Yesterday around 7am, I made it from where I parked in the main O'Hare parking garage to the concourse past security in 7 minutes. Today, at Raleigh-Durham, I made it from my Lyft to the concourse past security in 4 minutes.
If you have the option of traveling to or from a smaller airport on Saturday afternoon, do it.
Also, it's gorgeous out, so I not only got a chance to walk around Durham for an hour after brunch, but I also got to play with this cutie in her yard:
That's Hazel, my host's 6-month-old pit-lab-something mix. Chillest puppy I've met in a while. And so sweet. Fortunately for my host, Hazel didn't fit in my carry-on.
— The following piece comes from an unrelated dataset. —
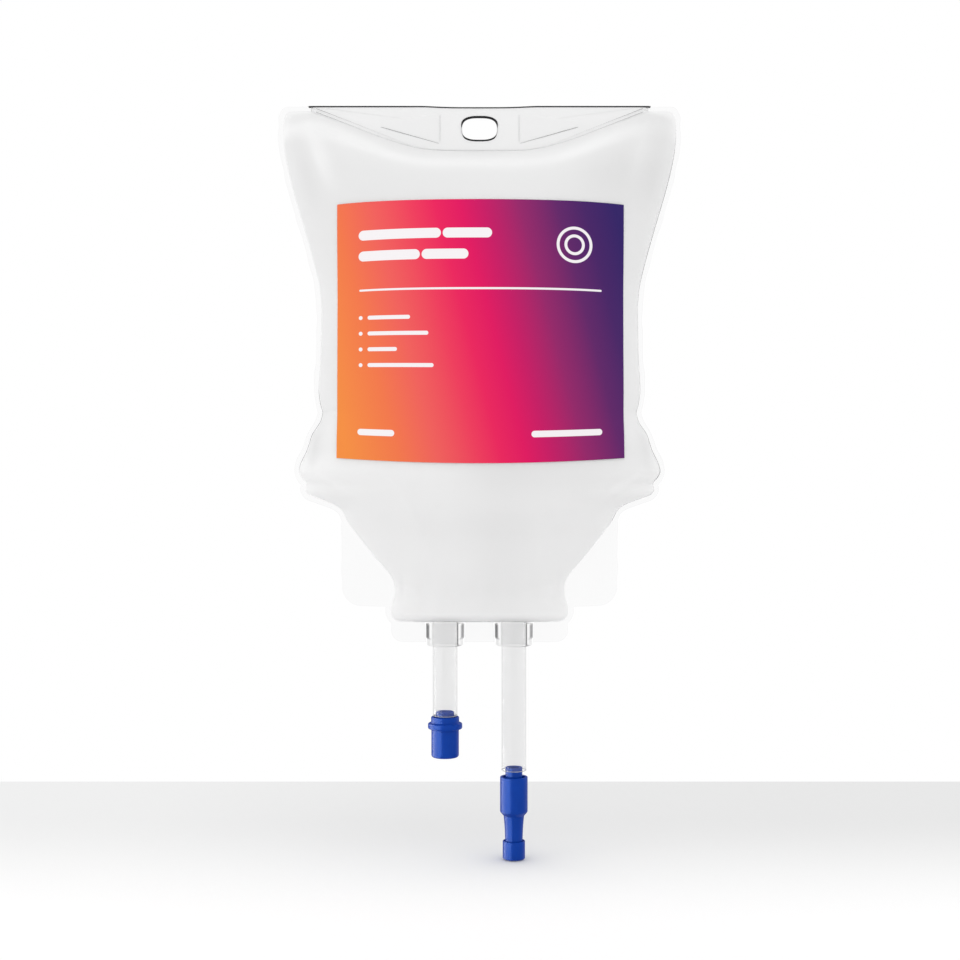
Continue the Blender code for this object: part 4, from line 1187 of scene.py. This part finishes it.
def linear(red, green, blue):
    """A colour written as the usual 0 to 255 values, as linear light with full alpha."""
    encoded = np.array([red, green, blue]) / 255
    light = np.where(encoded <= 0.04045, encoded / 12.92, ((encoded + 0.055) / 1.055) ** 2.4)
    return (*(float(value) for value in light), 1.0)


def grey(level):
    """A neutral grey written as one 0 to 255 value."""
    return linear(level, level, level)


def feed(tree, node, values):
    """Link sockets to a node's inputs, or set constants on them. The keys are the inputs'
    names or numbers."""
    for key, value in values.items():
        if isinstance(value, bpy.types.NodeSocket):
            tree.links.new(value, node.inputs[key])
        else:
            node.inputs[key].default_value = value


def add_node(tree, kind, values=None, **settings):
    """A shader node with its settings, and its inputs fed."""
    node = tree.nodes.new("ShaderNode" + kind)
    for key, setting in settings.items():
        setattr(node, key, setting)
    feed(tree, node, values or {})
    return node


def math_node(tree, operation, *values, clamp=False):
    """A Math node fed by sockets or numbers. Gives its output socket."""
    return add_node(tree, "Math", dict(enumerate(values)), operation=operation, use_clamp=clamp).outputs[0]


def mix_colours(tree, share, first, second):
    """A Mix node between two colours. Gives its output socket."""
    return add_node(tree, "Mix", {0: share, 6: first, 7: second}, data_type="RGBA").outputs[2]


def attribute_value(tree, name):
    """A value kept with a piece's points, as a socket."""
    return add_node(tree, "Attribute", attribute_name=name).outputs["Fac"]


def turned_away(tree, blend=0.5):
    """How far the surface turns away from the viewer, from 0 to 1."""
    return add_node(tree, "LayerWeight", {"Blend": blend}).outputs["Facing"]


def new_group(name, inputs, outputs):
    """An empty shader node group with its sockets, given as (name, kind). Gives it with
    the sockets of its input node and with its output node."""
    group = bpy.data.node_groups.new(name, "ShaderNodeTree")
    for in_out, sockets in (("INPUT", inputs), ("OUTPUT", outputs)):
        for socket_name, kind in sockets:
            group.interface.new_socket(socket_name, in_out=in_out, socket_type=f"NodeSocket{kind}")
    return group, group.nodes.new("NodeGroupInput").outputs, group.nodes.new("NodeGroupOutput")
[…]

Before everything descends into 18 hours of post-election punditry and chaos, a quick update on the dog.
Last week he developed an infection around the site of his April surgery, complete with oozing drainage channel just below his knee. After a couple days of antibiotics, he's stopped oozing. We met with his surgeon today, and she said that the infection is in retreat, so he probably won't need additional surgery to pull the plates out. We'll continue antibiotics for three more weeks and I'll keep an eye on his knee through the end of the year.
The surgeon also hypothesized that the proximate cause of the infection was, ironically, his teeth-cleaning last month. She said she has observed cases where mouth bacteria can get into the bloodstream during cleaning, and interfaces between surgical steel and bone make good hiding places for them.
Fortunately, at 12½ years old, Parker will probably never have his teeth cleaned again—at least not by a vet while under anaesthesia.
So, Parker is fine, with no further ill effects except for another few days with the cone.
My move isn't really over yet. I still have about two, maybe three car loads at my old place. But they'll have to stay there because I'm totally pooped right now.
So far, the only casualties of the move seem to be a pizza stone and the connection bracket for my Nest thermostat. The latter is pretty annoying because I can't connect the thermostat without it. I swapped out my thermostat for the one that was in the apartment originally while the movers were moving, so it's entirely possible it's in a box somewhere. I hope so, because Nest doesn't sell parts.
And now, bed.
Oh, one other note: Parker got his cone off today. Happy dog.
Since I switched Internet providers in this move, I was able to leave my Nest Cam and Internet connection live for the move-out. Et voilà:
This doesn't happen often. Parker has a pretty good life, even when it consists solely of sleeping.
Today, however, the poor pup will have his teeth cleaned and a small fatty cyst removed from his eyelid, so he's now at the vet, hungry, anxious, and kenneled. Surgery is this afternoon. Then the groggy doggy will (most probably) suffer the indignity of a Cone of Shame for a few days.